Юноша держался гордо, держался дерзко, держался с бунтом и прямо; из-под черного бархатистого фрака с расширяющимися накрахмаленными манжетами на серебре гербованных пуговиц выглядывали белоснежные волнистые рукава стягивающей парадной рубашки, шею венчало кипенное жабо с брошью в переплетах геральдической Тюдорской розы. Черные тугие брюки из шелка, высокие черные сапоги на аккуратной выглаженной шнуровке и с достоинством перевязанными неброскими бантами…
Всего две секунды жадного трепетного любования – и мужчина против воли переменился в лице, жарко и горячо облизнул губы, тряхнул головой, увенчанной копной отросших волнистых локонов, струящихся до середины спины и бережно подвязанных в низкий хвост широкой белой лентой.
Строгий торжественный пиджак, строгая белая рубашка с бабочкой и строгие брюки с черными лакированными полусапогами от Jeffery West, Reynard, по граненой кобальтово-синей сережке в каждом проколотом ухе, с длинными вьющимися – Юа так и не смог понять, природой ли или все же потугами сумасшедшего настырного пижона, хранящего этот свой секрет в темном тайнике – ресницами – Микель Рейнхарт, точно так же, как и его молодой юноша, привлекал всеобщее внимание, в эпоху минувших благородных эонов, в эпоху переменившегося мира и совсем иных ценностей все равно представляясь посторонним глазам выгодной, завидной и желанной партией.
– Чего тебе? – хмуро и недовольно поинтересовался юноша, даже и не подумав повернуть в сторону говорящего головы, за что тут же поплатился тихим охриплым рыком почти что на ухо, близким дыханием в опаленную чувствительную щеку, сощуренным голодом глаз и требовательными пальцами – безымянный под обручальным золотым кольцом, точно таким же, как и на безымянном пальце юноши, – что, обхватив точеное запястье, едва то не переломили, повелительно дергая на себя и вынуждая обратить внимание пусть уже даже через силу.
– Я всего лишь хотел поинтересоваться, милый мой занятой строптивец, что известен ли тебе такой вот занятный факт: сей принц, что с битый час трясет перед нами своей пляшущей филейной частью, например, был подвержен отяготившей его жизнь наркомании.
– Нет. Не известен, – привычно буркнул Юа, недовольно косясь на любопытную, выкрашенную во всю палитру ближайшего косметического салона, женскую рожу, просунувшуюся из соседней ложи и пытающуюся то ли подслушать – что мало вероятно в силу грохота поднимающейся волнами музыки, – то ли подглядеть за тем, чего ей видеть вовсе не полагалось.

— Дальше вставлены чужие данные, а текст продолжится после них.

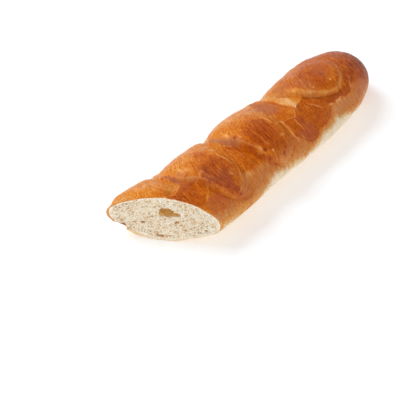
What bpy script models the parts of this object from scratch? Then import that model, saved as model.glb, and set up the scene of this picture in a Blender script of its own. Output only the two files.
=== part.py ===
"""A short white baguette with slanting scores, cut off at a slant at one end.

One solid, in metres, +Z up. +X runs along the loaf, from the cut to the rounded end. The origin
is under the middle of the loaf's box, on the flat strip that it rests on.
"""

import math
from dataclasses import dataclass

import bmesh
import bpy
import numpy as np

MM = 0.001

# The loaf before scoring. Along it, x is measured from the middle of the cut.
CUT_TO_TIP = 279.2 * MM
END_CAP = 66.0 * MM
WIDTH_AT_CUT = 74.6 * MM
WIDTH_LOSS = 0.018
HEIGHT_AT_CUT = 45.6 * MM
HEIGHT_GAIN = 0.0042
WIDEST_AT = 0.432
LEFT_TOP_POWER = 2.25
RIGHT_TOP_POWER = 1.85
LEFT_BELLY_POWER = 1.6
RIGHT_BELLY_POWER = 1.48
SIDE_POWER = 2.0
SIDE_BAND = 0.35
CAP_TOP_POWER = 2.2
CAP_BELLY_POWER = 3.0
CAP_SIDE_POWER = 2.3
BASE_TRIM = 1.2 * MM

# The centre line sags to the right of +X near the cut and swings left at the rounded end.
SWAY_X = 60.0 * MM
SWAY_Y = -5.8 * MM
SWAY_AT_TIP = 12.0 * MM

# The knife went down upright, turned this far from square across the loaf.
CUT_ANGLE = math.radians(31.1)

# The large bubble that the knife opened: its place across and above the base, and its size.
BUBBLE_ACROSS = -9.5 * MM
BUBBLE_HEIGHT = 27.5 * MM
BUBBLE_HALF_WIDTH = 8.0 * MM
BUBBLE_HALF_HEIGHT = 4.4 * MM
BUBBLE_DEPTH = 8.0 * MM
BUBBLE_WAIST = 0.8
BUBBLE_WAIST_DEPTH = 6.0 * MM

# Relief of the scores. Angles go round the loaf: 0 at the right side, 90 on top, 180 at the left.
ARC_PER_DEGREE = 0.56 * MM
SCORE_FLOOR = -3.0 * MM
END_FLOOR = 0.8 * MM
END_FLOOR_FROM = 200.0 * MM
END_FLOOR_TO = 226.0 * MM
GROOVE_DEPTH = 0.9 * MM
GROOVE_WIDTH = 4.5 * MM
LIP_ROUNDING = 4.2 * MM
LIP_SOFT_ANGLE = 95.0
TIP_ROUNDING = 5.0 * MM
TURN_ANGLE = 135.0
TURN_BACK = 0.55 * MM
SCORED_FROM = -6.0
SCORED_FULLY_FROM = 40.0
SCORED_FULLY_TO = 152.0
SCORED_TO = 190.0
SWELL_SPREAD = 16.0

# The knife pressed the crust inward along the cut and tore it at the lower left: angle, depth in
# millimetres, and spread in degrees.
PRESSED = (
    (69, 1.4, 50),
    (130, 3.4, 24),
    (151, 3.0, 15),
    (195, 6.9, 13),
    (216, 2.0, 23),
    (313, 0.9, 24),
)
PRESSED_REACH = 6.0 * MM

# Fineness of the mesh.
AROUND = 64
BODY_RINGS = 54
CAP_RINGS = 12
FACE_RINGS = 2
SQUARE_FROM = 0.5
SHARP_EDGE = math.radians(50.0)

# Guards against dividing by nothing, and the steps that settle the cut's outline.
NEARLY_ALL = 0.99999
LEAST_HALF_WIDTH = 0.1 * MM
OUTLINE_STEPS = 30


@dataclass
class Lobe:
    """A tongue of skin between two scores, widening from its tip up and over to the left side."""

    tip_x: float
    tip_angle: float
    curl: float
    half_width: float
    fill_out: float
    spread: float
    height: float
    dome_power: float
    lip_softening: float


LOBES = (
    Lobe(-28.0 * MM, 83.0, 0.0, 48.0 * MM, 2.5 * MM, 0.0, 5.4 * MM, 8.0, 0.0),
    Lobe(57.0 * MM, 13.0, 2.0, 12.0 * MM, 4.0 * MM, 0.26, 5.4 * MM, 4.0, 0.26 * MM),
    Lobe(116.0 * MM, 13.0, 1.3, 15.5 * MM, 3.0 * MM, 0.24, 6.8 * MM, 4.0, 0.14 * MM),
    Lobe(208.0 * MM, 43.0, 8.0, 29.0 * MM, 8.0 * MM, 0.0, 5.0 * MM, 5.0, 0.30 * MM),
)

# Slow swells and hollows of the skin: x and angle of the middle, height and length in millimetres.
SWELLS = (
    (30, 4, 0.4, 14),
    (54, 4, 0.3, 16),
    (94, 4, -2.7, 16),
    (118, 4, -1.8, 12),
    (180, 4, 2.0, 16),
    (206, 4, 1.1, 12),
    (247, 4, -1.3, 14),
    (77, 154, 0.9, 8),
    (152, 152, 2.4, 7),
    (213, 152, 1.2, 10),
    (248, 144, -1.2, 12),
)


def ease(low, high, value):
    """0 up to low, 1 from high on, with a smooth ramp between."""
    share = np.clip((value - low) / (high - low), 0.0, 1.0)
    return share * share * (3.0 - 2.0 * share)


def bump_at(distance, reach):
    """1 at distance 0, falling smoothly to 0 at reach."""
    return np.clip(1.0 - (distance / reach) ** 2, 0.0, 1.0) ** 2


def cap_taper(x, power):
    """How far the section keeps its size at x: 1 along the body, 0 at the rounded tip."""
    run = np.clip((x - (CUT_TO_TIP - END_CAP)) / END_CAP, 0.0, NEARLY_ALL)
    return (1.0 - run**power) ** (1.0 / power)


def sway(x):
    """Sideways place of the centre line at x."""
    return SWAY_Y + SWAY_AT_TIP * ((x - SWAY_X) / (CUT_TO_TIP - SWAY_X)) ** 2


def lobe_relief(lobe, x, angle):
    """Height of one lobe above the score floor, and its groove where the skin overhangs it."""
    run = (angle - lobe.tip_angle) * ARC_PER_DEGREE
    inside = np.maximum(run, 0.0)
    middle = lobe.tip_x - lobe.curl * inside**2
    middle = middle + TURN_BACK * np.maximum(angle - TURN_ANGLE, 0.0)
    half = lobe.half_width * (1.0 - np.exp(-inside / lobe.fill_out)) + lobe.spread * inside
    half = np.maximum(half, LEAST_HALF_WIDTH)
    from_lip = x - (middle - half)
    share = np.clip(from_lip / (2.0 * half), 0.0, 1.0)
    rounding = LIP_ROUNDING + lobe.lip_softening * np.maximum(angle - LIP_SOFT_ANGLE, 0.0)
    rise = 1.0 - np.exp(-np.maximum(from_lip, 0.0) / rounding)
    dome = rise * (1.0 - share**lobe.dome_power) * (1.0 - np.exp(-inside / TIP_ROUNDING))
    groove = np.exp(-((np.minimum(from_lip, 0.0) / GROOVE_WIDTH) ** 2)) * (1.0 - rise)
    return lobe.height * dome - GROOVE_DEPTH * groove * ease(0.0, TIP_ROUNDING, run)


def relief(x, angle):
    """Radial distance of the scored crust from the smooth loaf."""
    scored = ease(SCORED_FROM, SCORED_FULLY_FROM, angle)
    scored = scored * (1.0 - ease(SCORED_FULLY_TO, SCORED_TO, angle))
    floor = SCORE_FLOOR + (END_FLOOR - SCORE_FLOOR) * ease(END_FLOOR_FROM, END_FLOOR_TO, x)
    floor = floor * cap_taper(x, CAP_TOP_POWER)
    total = floor + sum(lobe_relief(lobe, x, angle) for lobe in LOBES)
    swell = 0.0
    for swell_x, swell_angle, swell_height, swell_length in SWELLS:
        along = ((x / MM - swell_x) / swell_length) ** 2
        around = ((angle - swell_angle) / SWELL_SPREAD) ** 2
        swell = swell + swell_height * MM * np.exp(-along - around)
    return total * scored + swell


def pressed_in(angle):
    """How far inside the smooth loaf the crust's edge stands at the cut."""
    depth = 0.0
    for middle, most, spread in PRESSED:
        depth = depth + most * MM * np.exp(-(((angle - middle) / spread) ** 2))
    return depth


def skin(x, angle):
    """The crust's y and z at x, in the direction angle from the section's middle."""
    width = WIDTH_AT_CUT - WIDTH_LOSS * x
    height = HEIGHT_AT_CUT + HEIGHT_GAIN * x
    middle = WIDEST_AT * height
    across = np.cos(np.radians(angle))
    upward = np.sin(np.radians(angle))
    over = upward >= 0.0
    left = across < 0.0
    top_power = np.where(left, LEFT_TOP_POWER, RIGHT_TOP_POWER)
    belly_power = np.where(left, LEFT_BELLY_POWER, RIGHT_BELLY_POWER)
    power = np.where(over, top_power, belly_power)
    power = SIDE_POWER + (power - SIDE_POWER) * ease(0.0, SIDE_BAND, np.abs(upward))
    side = 0.5 * width * cap_taper(x, CAP_SIDE_POWER)
    top = (height - middle) * cap_taper(x, CAP_TOP_POWER)
    belly = middle * cap_taper(x, CAP_BELLY_POWER)
    reach = np.where(over, top, belly)
    smooth = (np.abs(across / side) ** power + np.abs(upward / reach) ** power) ** (-1.0 / power)
    wrapped = np.where(angle > 270.0, angle - 360.0, angle)
    behind_cut = x + math.tan(CUT_ANGLE) * (sway(x) - smooth * across)
    raised = relief(x, wrapped)
    raised = raised - (raised + pressed_in(angle)) * bump_at(behind_cut, PRESSED_REACH)
    radius = smooth + raised
    y = sway(x) - radius * across
    z = np.maximum(middle + radius * upward - BASE_TRIM, 0.0)
    return y, z


def cut_outline(angle):
    """Where the crust meets the cut: x, y and z for each angle."""
    x = np.zeros_like(angle)
    for _ in range(OUTLINE_STEPS):
        y, z = skin(x, angle)
        x = 0.5 * (x - math.tan(CUT_ANGLE) * y)
    return x, y, z


def skin_rings(angle):
    """Rings of points from the slanting cut to just short of the tip, turning square on the way."""
    cut_x, _, _ = cut_outline(angle)
    cap_x = CUT_TO_TIP - END_CAP
    rings = []
    for i in range(BODY_RINGS):
        slant = 1.0 - ease(SQUARE_FROM, 1.0, i / BODY_RINGS)
        rings.append(cut_x * slant + cap_x * i / BODY_RINGS)
    for i in range(CAP_RINGS):
        rings.append(np.full_like(angle, cap_x + END_CAP * math.sin(0.5 * math.pi * i / CAP_RINGS)))
    return [np.stack((x, *skin(x, angle)), axis=1) for x in rings]


def face_rings(outline):
    """Rings in the cut from the crust to the bubble's rim, then down the bubble's wall."""
    along_cut = np.array((-math.sin(CUT_ANGLE), math.cos(CUT_ANGLE), 0.0))
    into_loaf = np.array((math.cos(CUT_ANGLE), math.sin(CUT_ANGLE), 0.0))
    upward = np.array((0.0, 0.0, 1.0))
    centre = BUBBLE_ACROSS * along_cut + BUBBLE_HEIGHT * upward
    seen = np.arctan2((outline - centre) @ upward, (outline - centre) @ along_cut)
    rim = centre + np.outer(BUBBLE_HALF_WIDTH * np.cos(seen), along_cut)
    rim = rim + np.outer(BUBBLE_HALF_HEIGHT * np.sin(seen), upward)
    rings = []
    for i in range(1, FACE_RINGS + 1):
        share = i / (FACE_RINGS + 1)
        rings.append(outline + (rim - outline) * share)
    rings.append(rim)
    rings.append(centre + BUBBLE_WAIST * (rim - centre) + BUBBLE_WAIST_DEPTH * into_loaf)
    return rings, centre + BUBBLE_DEPTH * into_loaf


def close_end(bm, ring, point, flip):
    """A fan of faces from a ring to one point."""
    pole = bm.verts.new(point)
    for a, b in zip(ring, ring[1:] + ring[:1]):
        bm.faces.new((b, a, pole) if flip else (a, b, pole))


def loaf_mesh():
    """The closed loaf: skin rings, the rounded tip, and the cut with its bubble."""
    angle = np.arange(AROUND) * 360.0 / AROUND
    rings = skin_rings(angle)
    inner, bubble_floor = face_rings(rings[0])
    tip = (CUT_TO_TIP, float(sway(CUT_TO_TIP)), WIDEST_AT * HEIGHT_AT_CUT - BASE_TRIM)
    bm = bmesh.new()
    loops = [[bm.verts.new(point) for point in ring] for ring in inner[::-1] + rings]
    for near, far in zip(loops, loops[1:]):
        for i in range(AROUND):
            j = (i + 1) % AROUND
            bm.faces.new((near[i], near[j], far[j], far[i]))
    close_end(bm, loops[-1], tip, flip=False)
    close_end(bm, loops[0], bubble_floor, flip=True)
    for face in bm.faces:
        face.smooth = True
    crumb_loops = set()
    for loop in loops[: len(inner)]:
        crumb_loops.update(loop)
    for face in bm.faces:
        face.material_index = 1 if crumb_loops.intersection(face.verts) else 0
    bmesh.ops.recalc_face_normals(bm, faces=bm.faces)
    mesh = bpy.data.meshes.new("baguette")
    bm.to_mesh(mesh)
    bm.free()
    return mesh


def surface(name, colour, roughness):
    """A plain Principled material."""
    material = bpy.data.materials.new(name)
    material.use_nodes = True
    shader = material.node_tree.nodes["Principled BSDF"]
    shader.inputs["Base Color"].default_value = (*colour, 1.0)
    shader.inputs["Roughness"].default_value = roughness
    shader.inputs["Metallic"].default_value = 0.0
    return material


def centre_on_base(mesh):
    """Moves the mesh so that the origin lies under the middle of its box, on the base."""
    points = np.array([vertex.co for vertex in mesh.vertices])
    middle = 0.5 * (points.min(axis=0) + points.max(axis=0))
    for vertex in mesh.vertices:
        vertex.co.x -= middle[0]
        vertex.co.y -= middle[1]


def main():
    for thing in list(bpy.data.objects):
        bpy.data.objects.remove(thing)
    mesh = loaf_mesh()
    centre_on_base(mesh)
    mesh.set_sharp_from_angle(angle=SHARP_EDGE)
    mesh.materials.append(surface("crust", (0.46, 0.17, 0.045), 0.38))
    mesh.materials.append(surface("crumb", (0.80, 0.66, 0.47), 0.85))
    loaf = bpy.data.objects.new("baguette", mesh)
    bpy.context.scene.collection.objects.link(loaf)


main()
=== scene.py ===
"""The looks of a cut white baguette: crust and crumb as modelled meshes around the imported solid.

Everything is in metres. The loaf's own x runs from the middle of the cut to the rounded tip, and
angles go round it: 0 at the right side (-Y), 90 on top, 180 at the left side, 270 underneath.
"""

import math
from collections import namedtuple

import bpy
import numpy as np
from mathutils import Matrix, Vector


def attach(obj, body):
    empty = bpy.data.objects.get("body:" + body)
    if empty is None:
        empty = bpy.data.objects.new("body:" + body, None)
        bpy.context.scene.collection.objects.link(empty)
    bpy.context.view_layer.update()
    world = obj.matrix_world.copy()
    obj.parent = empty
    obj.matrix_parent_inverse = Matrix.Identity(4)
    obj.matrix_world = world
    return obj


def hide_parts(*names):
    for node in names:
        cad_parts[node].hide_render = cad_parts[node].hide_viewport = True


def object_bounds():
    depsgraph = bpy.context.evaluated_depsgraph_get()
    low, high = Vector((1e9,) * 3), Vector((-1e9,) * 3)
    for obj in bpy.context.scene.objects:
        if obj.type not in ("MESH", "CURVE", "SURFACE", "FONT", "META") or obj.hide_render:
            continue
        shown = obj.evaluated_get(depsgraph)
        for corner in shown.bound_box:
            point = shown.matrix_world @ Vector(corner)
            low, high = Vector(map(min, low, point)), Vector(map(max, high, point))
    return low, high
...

– Зато теперь вот ты знаешь, – довольно мурлыкнул Рейнхарт, все-таки не сдерживаясь, все-таки подчиняясь своим распутным бесам, этаким растлителям малолетних, дергая мальчишку – что для него какие-то там девятнадцать насмешливых лет? – на себя и заставляя неволей придвинуться ближе, чтобы едва не рухнуть на бережно готовые подхватить колени.
Взметнулись чарующие, отражающие весь собравшийся свет, волосы, ударило в ноздри извечно соблазняющим запахом душистых индийских цветов, и Микель, гортанно проурчав, всем своим видом – от поплывших заторможенных глаз и до мазнувшего по губам нетерпеливого языка – дал понять, что не отказался бы от аппетитного продолжения прямо здесь и сейчас: зрители все равно заняты балетом, а что до некоей неизвестной барышни – то и наплевать, и пусть себе глазеет, раз так нравится, разве впервые?